The International Monetary Fund (IMF) has recommended that Malta accelerate its adoption of the OECD’s global minimum tax on multinational corporations, warning that delays may result in lost tax revenues to jurisdictions implementing the measure sooner.
The recommendation followed the IMF’s official visit to Malta on November 18 to assess the country’s economic progress. While Malta’s corporate tax rate stands at a headline figure of 35%, the nation has opted to defer implementing the OECD’s Pillar Two framework for up to six years, as allowed under the EU’s Pillar Two Directive.
The OECD’s global minimum tax regime mandates a 15% corporate tax rate for multinational corporations with revenues exceeding €750 million ($793 million). Despite this framework being a global initiative to curb tax base erosion, Malta has adopted a cautious stance.

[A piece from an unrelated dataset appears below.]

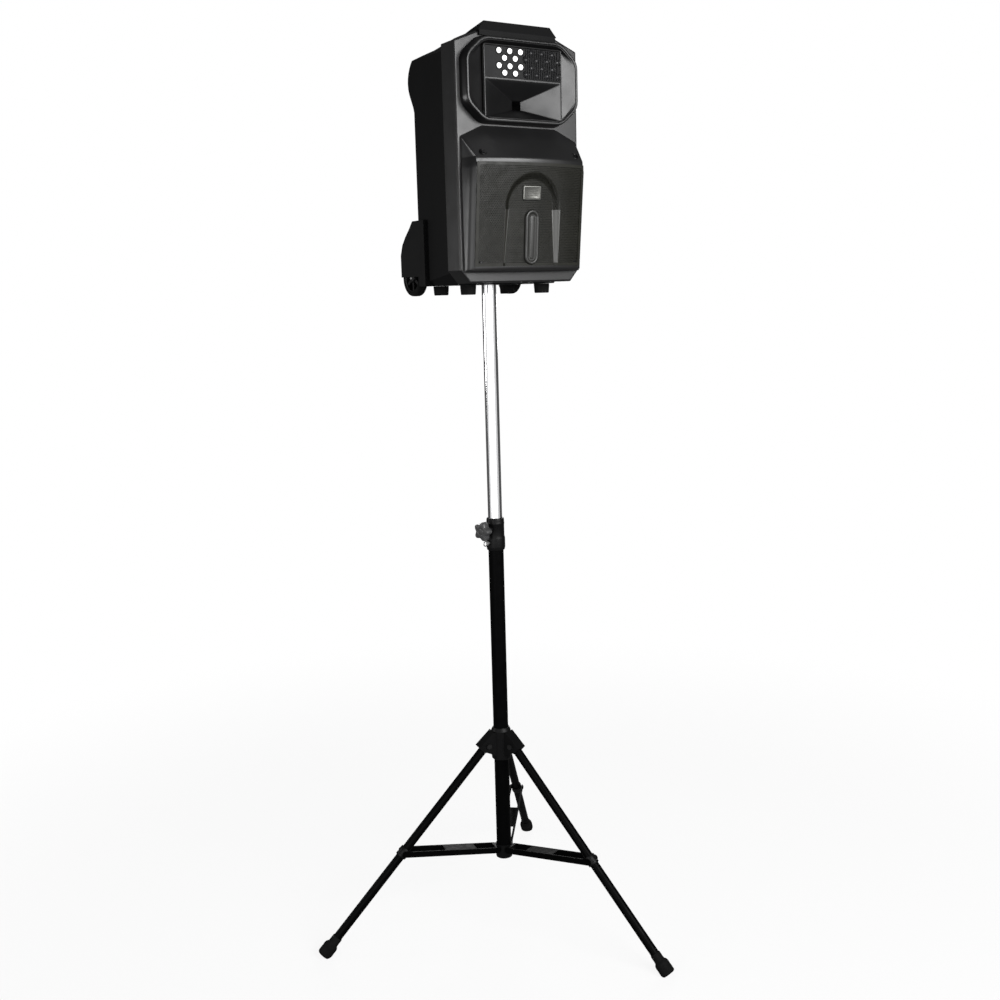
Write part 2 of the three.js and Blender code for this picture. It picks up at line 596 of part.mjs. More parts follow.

“While Malta’s wait-and-see approach – by deferring the implementation of pillar two – allows for adaptation to international developments, it risks ceding revenue to other jurisdictions that adopt the directive sooner,” the IMF cautioned.
Recommendations for Malta
To address potential revenue risks, the IMF emphasized that Malta should swiftly create and disseminate a comprehensive roadmap for its corporate income tax policy. This roadmap should account for the treatment of both foreign and domestic companies and align with anticipated clarifications from the European Commission on Qualified Refundable Tax Credits (QRTCs).
“The timely introduction of well-designed QRTCs under pillar two is crucial,” the IMF stated, highlighting the importance of clarity and readiness as global implementation of the tax regime progresses.
In addition to urging tax policy reforms, the IMF acknowledged Malta’s advancements in strengthening the operational independence of the Malta Tax and Customs Administration. The organization also praised enhancements to the authority’s governance framework but called for further developments.
Key Priorities for Malta’s Tax Authority
The IMF recommended that Malta’s tax authority complete the establishment of a dedicated large taxpayer office, adopt a modern compliance and risk management strategy, and roll out updated IT systems to better manage tax processes and enforcement.
Broader Context
Malta’s deferred implementation of pillar two is not unique, as other European countries have faced scrutiny over their progress. In October, the European Commission referred Spain, Cyprus, Poland, and Portugal to the Court of Justice of the EU for failing to notify their Pillar Two measures.
As the global tax landscape evolves, Malta’s ability to balance its strategic approach with international obligations will be critical to maintaining fiscal stability and competitiveness.